* _Data_:
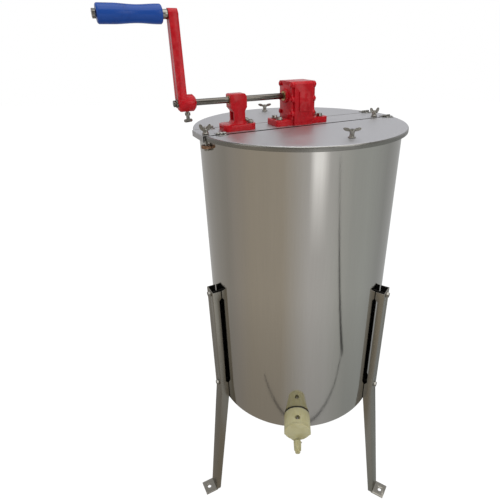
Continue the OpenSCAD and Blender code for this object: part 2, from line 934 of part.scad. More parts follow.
module crank_wing_screw() {
    color("lightgray")
        on_crank()
            translate([-crank_arm_s + 8, 0, -hub_r - 14]) {
                translate([0, 0, 6]) cylinder(h = 14 + hub_r - shaft_r - 6 - move_gap, r = 2.5);
                translate([0, 0, 8]) cylinder(h = 4.5, r = 4.4);
                rotate([0, 0, 20])
                    rotate([90, 0, 0])
                        translate([0, 0, -1.5])
                            linear_extrude(3) {
                                round_rect(15, 5, 2.4);
                                translate([0, 4.5]) square([5, 9], center = true);
                            }
            }
}

module grip_spindle() {
    color("silver")
        on_crank()
            translate([0, 0, crank_radius]) {
                bar_x(grip_left - move_gap, arm_left + arm_t + 1.5, spindle_r);
                translate([grip_left - move_gap - 5, 0, 0])
                    rotate([0, 90, 0]) hexagon(11, 5);
            }
}

module grip_collar() {
    color("silver")
        on_crank()
            translate([0, 0, crank_radius])
                difference() {
                    bar_x(arm_left - collar_len, arm_left, spindle_r + 2.5);
                    bar_x(arm_left - collar_len - 1, arm_left + 1, spindle_r);
                }
}

module grip() {
    r = grip_d / 2;
    color("royalblue")
        on_crank()
            translate([grip_left, 0, crank_radius])
                rotate([0, 90, 0])
                    rotate_extrude()
                        polygon([
                            [spindle_r + run_gap, 0], [r - 1.6, 0], [r, 1.6],
                            [r, 0.3 * grip_len], [r - 1, 0.42 * grip_len],
                            [r - 2, 0.55 * grip_len], [r - 2.2, 0.68 * grip_len],
                            [r - 1.4, 0.82 * grip_len], [r, grip_len - 4],
                            [r - 0.4, grip_len - 1], [r - 2, grip_len],
                            [spindle_r + run_gap, grip_len]
                        ]);
}

// --- Rotor ---------------------------------------------------------------

module rotor_shaft() {
    color("silver") {
        translate([0, 0, rotor_foot]) cylinder(h = rotor_step - rotor_foot, r = rotor_r);
        translate([0, 0, rotor_step - overlap]) cylinder(h = rotor_top - rotor_step, r = journal_r);
    }
}

module bevel_pinion() {
    wide_end = lid_z + crank_axis_h - gear_r;
    color("dimgray")
        rotate([0, 0, bridge_turn])
            difference() {
                union() {
                    translate([0, 0, wide_end])
                        bevel_teeth(pinion_teeth, pinion_r, gear_r, norm([gear_r, pinion_r]), 0);
                    translate([0, 0, rotor_step])
                        cylinder(h = wide_end - rotor_step + overlap, r = journal_r + 1.9);
                }
                translate([0, 0, rotor_step - 1]) cylinder(h = 60, r = journal_r);
            }
}

module basket_hubs() {
    color("silver")
        for (z = [basket_z + basket_t, basket_z + basket_h - basket_t - 18])
            translate([0, 0, z])
                difference() {
                    cylinder(h = 18, r = rotor_r + 8);
                    translate([0, 0, -1]) cylinder(h = 20, r = rotor_r);
                }
}

module basket_plate(pocket_x, pocket_in) {
    linear_extrude(basket_t)
        difference() {
            round_rect(basket_w, basket_depth, 10);
            for (side = [-1, 1]) {
                translate([-pocket_x, side > 0 ? pocket_y + pocket_in : -pocket_y - pocket_t + pocket_in])
                    square([2 * pocket_x, pocket_t - 2 * pocket_in]);
                translate([side * (basket_w / 4), 0])
                    round_rect(basket_w / 2 - 54, 2 * pocket_y - 24, 8);
            }
            circle(rotor_r);
        }
}

module basket_top() {
    color("silver")
        translate([0, 0, basket_z + basket_h - basket_t])
            basket_plate(post_x - post_r - 1, 0);
}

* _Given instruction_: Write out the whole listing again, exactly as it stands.

* _Solution to the problem_:
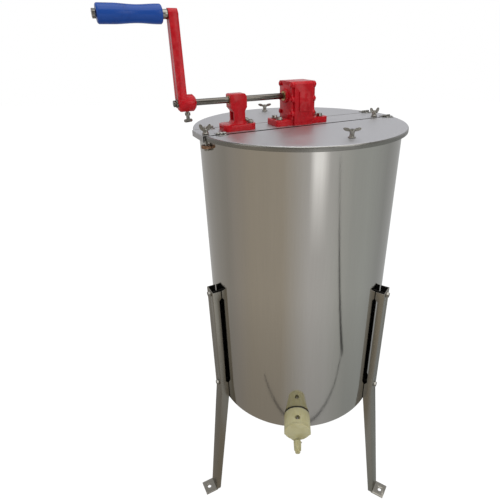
Continue the OpenSCAD and Blender code for this object: part 2, from line 934 of part.scad. More parts follow.
module crank_wing_screw() {
    color("lightgray")
        on_crank()
            translate([-crank_arm_s + 8, 0, -hub_r - 14]) {
                translate([0, 0, 6]) cylinder(h = 14 + hub_r - shaft_r - 6 - move_gap, r = 2.5);
                translate([0, 0, 8]) cylinder(h = 4.5, r = 4.4);
                rotate([0, 0, 20])
                    rotate([90, 0, 0])
                        translate([0, 0, -1.5])
                            linear_extrude(3) {
                                round_rect(15, 5, 2.4);
                                translate([0, 4.5]) square([5, 9], center = true);
                            }
            }
}

module grip_spindle() {
    color("silver")
        on_crank()
            translate([0, 0, crank_radius]) {
                bar_x(grip_left - move_gap, arm_left + arm_t + 1.5, spindle_r);
                translate([grip_left - move_gap - 5, 0, 0])
                    rotate([0, 90, 0]) hexagon(11, 5);
            }
}

module grip_collar() {
    color("silver")
        on_crank()
            translate([0, 0, crank_radius])
                difference() {
                    bar_x(arm_left - collar_len, arm_left, spindle_r + 2.5);
                    bar_x(arm_left - collar_len - 1, arm_left + 1, spindle_r);
                }
}

module grip() {
    r = grip_d / 2;
    color("royalblue")
        on_crank()
            translate([grip_left, 0, crank_radius])
                rotate([0, 90, 0])
                    rotate_extrude()
                        polygon([
                            [spindle_r + run_gap, 0], [r - 1.6, 0], [r, 1.6],
                            [r, 0.3 * grip_len], [r - 1, 0.42 * grip_len],
                            [r - 2, 0.55 * grip_len], [r - 2.2, 0.68 * grip_len],
                            [r - 1.4, 0.82 * grip_len], [r, grip_len - 4],
                            [r - 0.4, grip_len - 1], [r - 2, grip_len],
                            [spindle_r + run_gap, grip_len]
                        ]);
}

// --- Rotor ---------------------------------------------------------------

module rotor_shaft() {
    color("silver") {
        translate([0, 0, rotor_foot]) cylinder(h = rotor_step - rotor_foot, r = rotor_r);
        translate([0, 0, rotor_step - overlap]) cylinder(h = rotor_top - rotor_step, r = journal_r);
    }
}

module bevel_pinion() {
    wide_end = lid_z + crank_axis_h - gear_r;
    color("dimgray")
        rotate([0, 0, bridge_turn])
            difference() {
                union() {
                    translate([0, 0, wide_end])
                        bevel_teeth(pinion_teeth, pinion_r, gear_r, norm([gear_r, pinion_r]), 0);
                    translate([0, 0, rotor_step])
                        cylinder(h = wide_end - rotor_step + overlap, r = journal_r + 1.9);
                }
                translate([0, 0, rotor_step - 1]) cylinder(h = 60, r = journal_r);
            }
}

module basket_hubs() {
    color("silver")
        for (z = [basket_z + basket_t, basket_z + basket_h - basket_t - 18])
            translate([0, 0, z])
                difference() {
                    cylinder(h = 18, r = rotor_r + 8);
                    translate([0, 0, -1]) cylinder(h = 20, r = rotor_r);
                }
}

module basket_plate(pocket_x, pocket_in) {
    linear_extrude(basket_t)
        difference() {
            round_rect(basket_w, basket_depth, 10);
            for (side = [-1, 1]) {
                translate([-pocket_x, side > 0 ? pocket_y + pocket_in : -pocket_y - pocket_t + pocket_in])
                    square([2 * pocket_x, pocket_t - 2 * pocket_in]);
                translate([side * (basket_w / 4), 0])
                    round_rect(basket_w / 2 - 54, 2 * pocket_y - 24, 8);
            }
            circle(rotor_r);
        }
}

module basket_top() {
    color("silver")
        translate([0, 0, basket_z + basket_h - basket_t])
            basket_plate(post_x - post_r - 1, 0);
}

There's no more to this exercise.